25 If either camshaft is significantly out of line, use the holding tool described in paragraph 18 above to prevent its pulley from rotating while its retaining bolt is slackened - the camshaft can then be rotated (gently and carefully, using an open-ended spanner) until the camshaft aligning tool will slip into place; take care not to disturb the relationship of the pulley to the timing belt. Without disturbing the pulleys new position on the camshaft, tighten the pulley bolt to its specified torque wrench setting (see illustration).

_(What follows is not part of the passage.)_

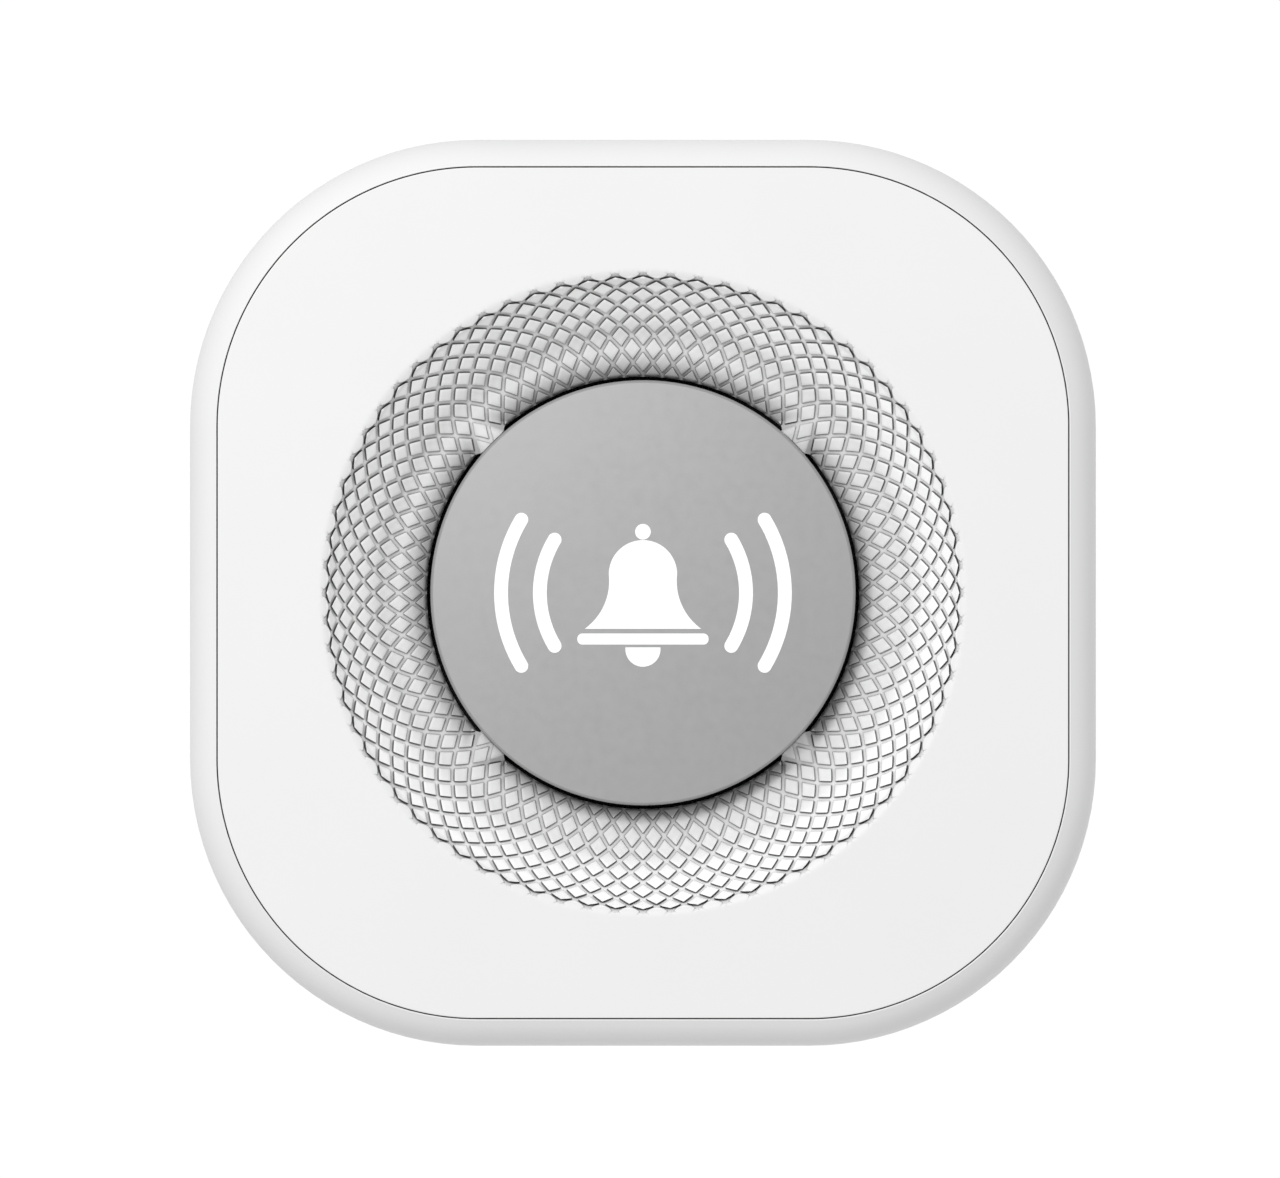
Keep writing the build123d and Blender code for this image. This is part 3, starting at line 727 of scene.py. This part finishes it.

Remove the camshaft aligning tool, rotate the crankshaft through two further turns clockwise and refit the tool to check that it now fits as it should.

10.25 Using forked holding tool while camshaft toothed pulley bolt is
10.25 Using forked holding tool while camshaft toothed pulley bolt is tightened

26 When the timing belt has been settled at its correct tension, and the camshaft aligning tool fits correctly when the crankshaft pulley notches are exactly aligned, tighten the tensioner bolt to its specified torque wrench setting (see illustration). Fitting the forked holding tool to the spokes of each pulley in turn, check that the pulley bolts are tightened to their specified torque wrench setting.

Remove the camshaft aligning tool, rotate the crankshaft through two further turns clockwise, and refit the tool to make a final check that it fits as it should.

10.26 When setting is correct, tighten tensioner bolt to specified torque
10.26 When setting is correct, tighten tensioner bolt to specified torque wrench setting

27 The remainder of the reassembly procedure is the reverse of removal, noting the following points:
(a) Tighten all fasteners to the torque wrench settings specified.

(b) When reassembling the engine/transmission right-hand mounting, renew the self-locking nuts, and do not allow the mounting to twist as the middle two of the brackets six nuts are tightened.